• _Requirement_
Write the material out again exactly.
═══
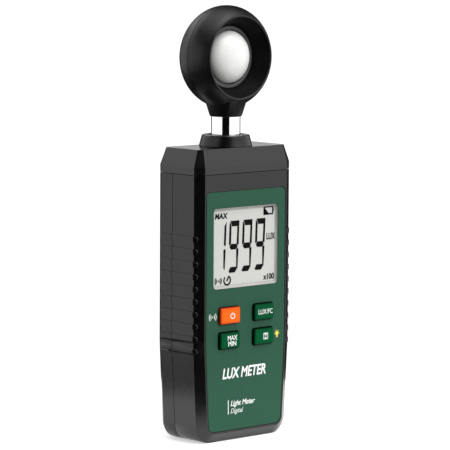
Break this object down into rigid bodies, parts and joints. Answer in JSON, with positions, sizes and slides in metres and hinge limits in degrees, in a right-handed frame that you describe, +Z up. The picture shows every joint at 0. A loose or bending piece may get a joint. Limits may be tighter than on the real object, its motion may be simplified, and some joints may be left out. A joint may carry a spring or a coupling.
{
  "type": "handheld light meter",
  "caption": "Handheld light meter: a tall moulded case with a display and keys under a round sensor head that swivels on a chromed neck.",
  "frame": {"origin": "centre of the flat base that the case stands on", "axes": "+Z up along the case, -Y out of the front face that carries the display, +X to the right seen from the front"},
  "size_m": [0.0648, 0.0368, 0.2143],
  "materials": {
    "case_shell": "fine-textured dark grey moulded plastic",
    "case_cap": "fine-textured grey moulded plastic",
    "head_shell": "satin black moulded plastic",
    "collar": "satin black moulded plastic",
    "face_label": "satin dark green overlay film",
    "window": "clear moulded window",
    "display": "pale grey display with dark segments",
    "reflector": "white diffusing sheet",
    "frame_plastic": "white moulded plastic",
    "zebra_rubber": "layered conductive rubber",
    "board": "green solder mask over glass-filled board",
    "chip": "black epoxy packages",
    "can": "tinned shielding can",
    "led": "clear moulded lamp",
    "switch_body": "black moulded switch body",
    "plunger": "white moulded plunger",
    "key_green": "dark green silicone key",
    "key_orange": "orange silicone key",
    "cell_jacket": "printed foil cell jacket",
    "contact": "nickel-plated spring steel",
    "wire": "insulated wire",
    "screw": "zinc-plated steel",
    "door_screw": "nickel-plated steel",
    "brass_insert": "turned brass",
    "neck_chrome": "bright chromed tube",
    "bush": "natural nylon",
    "spring_steel": "spring steel",
    "ring_grey": "grey moulded plastic",
    "dome": "white translucent diffuser",
    "seal": "black rubber",
    "diode": "dark silicon photodiode",
    "filter": "green-blue correction filter",
    "plug": "natural nylon plug",
    "lead": "black screened lead",
    "foam": "black foam strip"
  },
  "bodies": {
    "case": {"front_shell": "case_shell", "rear_shell": "case_shell", "top_cap": "case_cap", "neck_collar": "collar", "swivel_bush": "bush", "wave_washer": "spring_steel", "face_label": "face_label", "display_window": "window", "display_glass": "display", "display_frame": "frame_plastic", "backlight_panel": "reflector", "zebra_strips": "zebra_rubber", "main_board": "board", "board_screws": "screw", "board_chips": "chip", "wireless_module": "can", "backlight_leds": "led", "tact_switches": "switch_body", "battery_cells": "cell_jacket", "contact_plates": "contact", "contact_springs": "contact", "battery_leads": "wire", "door_insert": "brass_insert", "case_screws": "screw", "tripod_insert": "brass_insert", "board_plug": "plug", "board_lead": "lead"},
    "head": {"neck_tube": "neck_chrome", "neck_clip": "spring_steel", "stop_pin": "screw", "head_front_shell": "head_shell", "head_rear_shell": "head_shell", "head_screws": "screw", "bowl_ring": "ring_grey", "diffuser_dome": "dome", "dome_seal": "seal", "sensor_board": "board", "sensor_screws": "screw", "photodiode": "diode", "colour_filter": "filter", "head_plug": "plug", "sensor_lead": "lead"},
    "battery_door": {"battery_door": "case_shell", "door_pad": "foam"},
    "door_screw": {"door_screw": "door_screw"},
    "power_key": {"power_key": "key_orange", "power_plunger": "plunger"},
    "unit_key": {"unit_key": "key_green", "unit_plunger": "plunger"},
    "max_min_key": {"max_min_key": "key_green", "max_min_plunger": "plunger"},
    "hold_key": {"hold_key": "key_green", "hold_plunger": "plunger"}
  },
  "joints": [
    {"name": "head_swivel", "type": "hinge", "parent": "case", "child": "head", "pos_m": [0, 0, 0.145], "axis": [0, 0, 1], "range_deg": [-135, 135]},
    {"name": "power_press", "type": "slide", "parent": "case", "child": "power_key", "axis": [0, 1, 0], "range_m": [0, 0.0008], "stiffness_N_per_m": 1200, "springref_m": -0.0005},
    {"name": "unit_press", "type": "slide", "parent": "case", "child": "unit_key", "axis": [0, 1, 0], "range_m": [0, 0.0008], "stiffness_N_per_m": 1200, "springref_m": -0.0005},
    {"name": "max_min_press", "type": "slide", "parent": "case", "child": "max_min_key", "axis": [0, 1, 0], "range_m": [0, 0.0008], "stiffness_N_per_m": 1200, "springref_m": -0.0005},
    {"name": "hold_press", "type": "slide", "parent": "case", "child": "hold_key", "axis": [0, 1, 0], "range_m": [0, 0.0008], "stiffness_N_per_m": 1200, "springref_m": -0.0005},
    {"name": "door_swing", "type": "hinge", "parent": "case", "child": "battery_door", "pos_m": [0, 0.0154, 0.0283], "axis": [-1, 0, 0], "range_deg": [0, 75]},
    {"name": "door_screw_turn", "type": "hinge", "parent": "battery_door", "child": "door_screw", "pos_m": [0, 0.0154, 0.0886], "axis": [0, 1, 0], "continuous": true}
  ]
}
═══
• _Answer to the task_
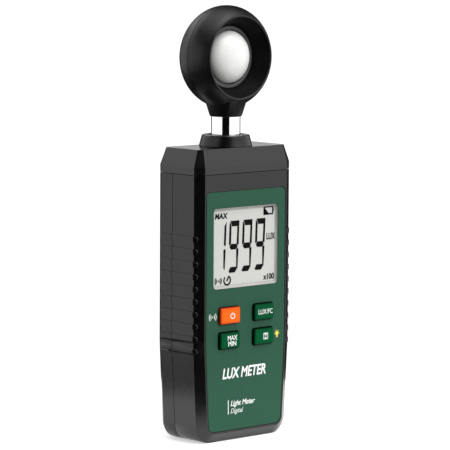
Break this object down into rigid bodies, parts and joints. Answer in JSON, with positions, sizes and slides in metres and hinge limits in degrees, in a right-handed frame that you describe, +Z up. The picture shows every joint at 0. A loose or bending piece may get a joint. Limits may be tighter than on the real object, its motion may be simplified, and some joints may be left out. A joint may carry a spring or a coupling.
{
  "type": "handheld light meter",
  "caption": "Handheld light meter: a tall moulded case with a display and keys under a round sensor head that swivels on a chromed neck.",
  "frame": {"origin": "centre of the flat base that the case stands on", "axes": "+Z up along the case, -Y out of the front face that carries the display, +X to the right seen from the front"},
  "size_m": [0.0648, 0.0368, 0.2143],
  "materials": {
    "case_shell": "fine-textured dark grey moulded plastic",
    "case_cap": "fine-textured grey moulded plastic",
    "head_shell": "satin black moulded plastic",
    "collar": "satin black moulded plastic",
    "face_label": "satin dark green overlay film",
    "window": "clear moulded window",
    "display": "pale grey display with dark segments",
    "reflector": "white diffusing sheet",
    "frame_plastic": "white moulded plastic",
    "zebra_rubber": "layered conductive rubber",
    "board": "green solder mask over glass-filled board",
    "chip": "black epoxy packages",
    "can": "tinned shielding can",
    "led": "clear moulded lamp",
    "switch_body": "black moulded switch body",
    "plunger": "white moulded plunger",
    "key_green": "dark green silicone key",
    "key_orange": "orange silicone key",
    "cell_jacket": "printed foil cell jacket",
    "contact": "nickel-plated spring steel",
    "wire": "insulated wire",
    "screw": "zinc-plated steel",
    "door_screw": "nickel-plated steel",
    "brass_insert": "turned brass",
    "neck_chrome": "bright chromed tube",
    "bush": "natural nylon",
    "spring_steel": "spring steel",
    "ring_grey": "grey moulded plastic",
    "dome": "white translucent diffuser",
    "seal": "black rubber",
    "diode": "dark silicon photodiode",
    "filter": "green-blue correction filter",
    "plug": "natural nylon plug",
    "lead": "black screened lead",
    "foam": "black foam strip"
  },
  "bodies": {
    "case": {"front_shell": "case_shell", "rear_shell": "case_shell", "top_cap": "case_cap", "neck_collar": "collar", "swivel_bush": "bush", "wave_washer": "spring_steel", "face_label": "face_label", "display_window": "window", "display_glass": "display", "display_frame": "frame_plastic", "backlight_panel": "reflector", "zebra_strips": "zebra_rubber", "main_board": "board", "board_screws": "screw", "board_chips": "chip", "wireless_module": "can", "backlight_leds": "led", "tact_switches": "switch_body", "battery_cells": "cell_jacket", "contact_plates": "contact", "contact_springs": "contact", "battery_leads": "wire", "door_insert": "brass_insert", "case_screws": "screw", "tripod_insert": "brass_insert", "board_plug": "plug", "board_lead": "lead"},
    "head": {"neck_tube": "neck_chrome", "neck_clip": "spring_steel", "stop_pin": "screw", "head_front_shell": "head_shell", "head_rear_shell": "head_shell", "head_screws": "screw", "bowl_ring": "ring_grey", "diffuser_dome": "dome", "dome_seal": "seal", "sensor_board": "board", "sensor_screws": "screw", "photodiode": "diode", "colour_filter": "filter", "head_plug": "plug", "sensor_lead": "lead"},
    "battery_door": {"battery_door": "case_shell", "door_pad": "foam"},
    "door_screw": {"door_screw": "door_screw"},
    "power_key": {"power_key": "key_orange", "power_plunger": "plunger"},
    "unit_key": {"unit_key": "key_green", "unit_plunger": "plunger"},
    "max_min_key": {"max_min_key": "key_green", "max_min_plunger": "plunger"},
    "hold_key": {"hold_key": "key_green", "hold_plunger": "plunger"}
  },
  "joints": [
    {"name": "head_swivel", "type": "hinge", "parent": "case", "child": "head", "pos_m": [0, 0, 0.145], "axis": [0, 0, 1], "range_deg": [-135, 135]},
    {"name": "power_press", "type": "slide", "parent": "case", "child": "power_key", "axis": [0, 1, 0], "range_m": [0, 0.0008], "stiffness_N_per_m": 1200, "springref_m": -0.0005},
    {"name": "unit_press", "type": "slide", "parent": "case", "child": "unit_key", "axis": [0, 1, 0], "range_m": [0, 0.0008], "stiffness_N_per_m": 1200, "springref_m": -0.0005},
    {"name": "max_min_press", "type": "slide", "parent": "case", "child": "max_min_key", "axis": [0, 1, 0], "range_m": [0, 0.0008], "stiffness_N_per_m": 1200, "springref_m": -0.0005},
    {"name": "hold_press", "type": "slide", "parent": "case", "child": "hold_key", "axis": [0, 1, 0], "range_m": [0, 0.0008], "stiffness_N_per_m": 1200, "springref_m": -0.0005},
    {"name": "door_swing", "type": "hinge", "parent": "case", "child": "battery_door", "pos_m": [0, 0.0154, 0.0283], "axis": [-1, 0, 0], "range_deg": [0, 75]},
    {"name": "door_screw_turn", "type": "hinge", "parent": "battery_door", "child": "door_screw", "pos_m": [0, 0.0154, 0.0886], "axis": [0, 1, 0], "continuous": true}
  ]
}